SAN FRANCISCO (KCBS RADIO) – The House committee investigating the Jan. 6 U.S. Capitol insurrection has subpoenaed a former White House lawyer to testify, a day after an aide to former President Donald Trump's chief of staff alleged he warned Trump of the consequences of marching to the Capitol with his supporters.
The select committee announced on Wednesday night that it had subpoenaed ex-White House Counsel Pat Cipollone, writing that they have "credible evidence" the 56-year-old has "information concerning" Trump's "submission of fake electoral ballots to Congress and the executive branch, the attempted appointment of Jeffrey Clark" as acting attorney general and "efforts to interfere" with Congress certifying President Joe Biden's electoral college win on Jan. 6, 2021.
Cassidy Hutchinson, a longtime aide to former White House Chief of Staff Mark Meadows, testified in a surprise hearing on Tuesday that Cipollone expressed concerns for the potential legal ramifications of Trump addressing his supporters in a Jan. 6 rally at the Ellipse and marching with them to the Capitol as the election results were certified.
Hutchinson recalled Cipollone saying "we're going to get charged with every crime imaginable" if Trump marched to the Capitol that day. She also said Cipollone told Meadows that "people are going to die and the blood’s going to be on your f---ing hands" if he couldn't get Trump to tell the rioters who breached the Capitol to back down.
"He clearly has a lot to tell us,” Rep. Adam Schiff, a Southern California Democrat, told KCBS Radio’s Jeff Bell during an interview on Wednesday shortly after the announcement. "And he needs to show the same courage Cassidy Hutchinson did and come and appear under oath, tell us what he knows about Jan. 6 and the run-up to Jan. 6, the president's knowledge that these protestors, these insurrectionists were armed and that he was willing to have them march to the Capitol with their weapons."

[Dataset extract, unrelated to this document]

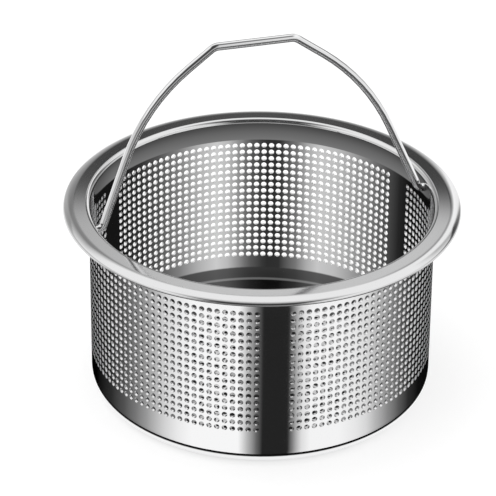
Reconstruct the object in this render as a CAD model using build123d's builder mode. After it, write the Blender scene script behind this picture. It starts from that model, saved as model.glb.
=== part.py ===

The committee on Monday called a surprise hearing for the following day, and Hutchinson testified under oath following her previous taped deposition. In her prior testimony, Hutchinson alleged that Trump knew but didn't care many of his supporters were armed because they weren't there "to hurt me."

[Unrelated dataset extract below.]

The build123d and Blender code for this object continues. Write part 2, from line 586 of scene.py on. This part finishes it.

Schiff said the panel, which is comprised of seven Democrats and two Republicans, held Tuesday's hearing because they were "very concerned" about possible witness tampering.
Rep. Liz Cheney, a Wyoming Republican, said Tuesday that at least two witnesses have received phone calls imploring them to remain "loyal" to Trump.
"We also, finally, wanted to use the evidence she was providing in our further investigation," Schiff said. "And having it public helps us to do that."
Hutchinson's testimony on Tuesday prompted comparisons to Alexander Butterfield's in 1973, when the former White House deputy assistant appeared as a surprise witness in front of the Senate committee investigating the Watergate break-in.
He testified that then-President Richard Nixon tape-recorded all of his conversations in the Oval Office. Butterfield’s revelation led to the discovery of a recording showing Nixon’s complicity in covering up the burglary.
John Dean, Nixon's former White House Counsel who testified against him in front of the Senate committee, told Bell on Wednesday afternoon that Hutchinson's testimony was "a bigger deal" than Butterfield's.
"She not only was a surprise witness, but she had the ability to explain what she had observed and there was no mystery about it," Dean said. "It was revelatory. It, I think, changed the direction of the hearings. There clearly is a new light on Donald Trump's role."
Should Cipollone testify, it remains to be seen if, like Dean a half-century ago, his testimony will implicate the White House he formerly served.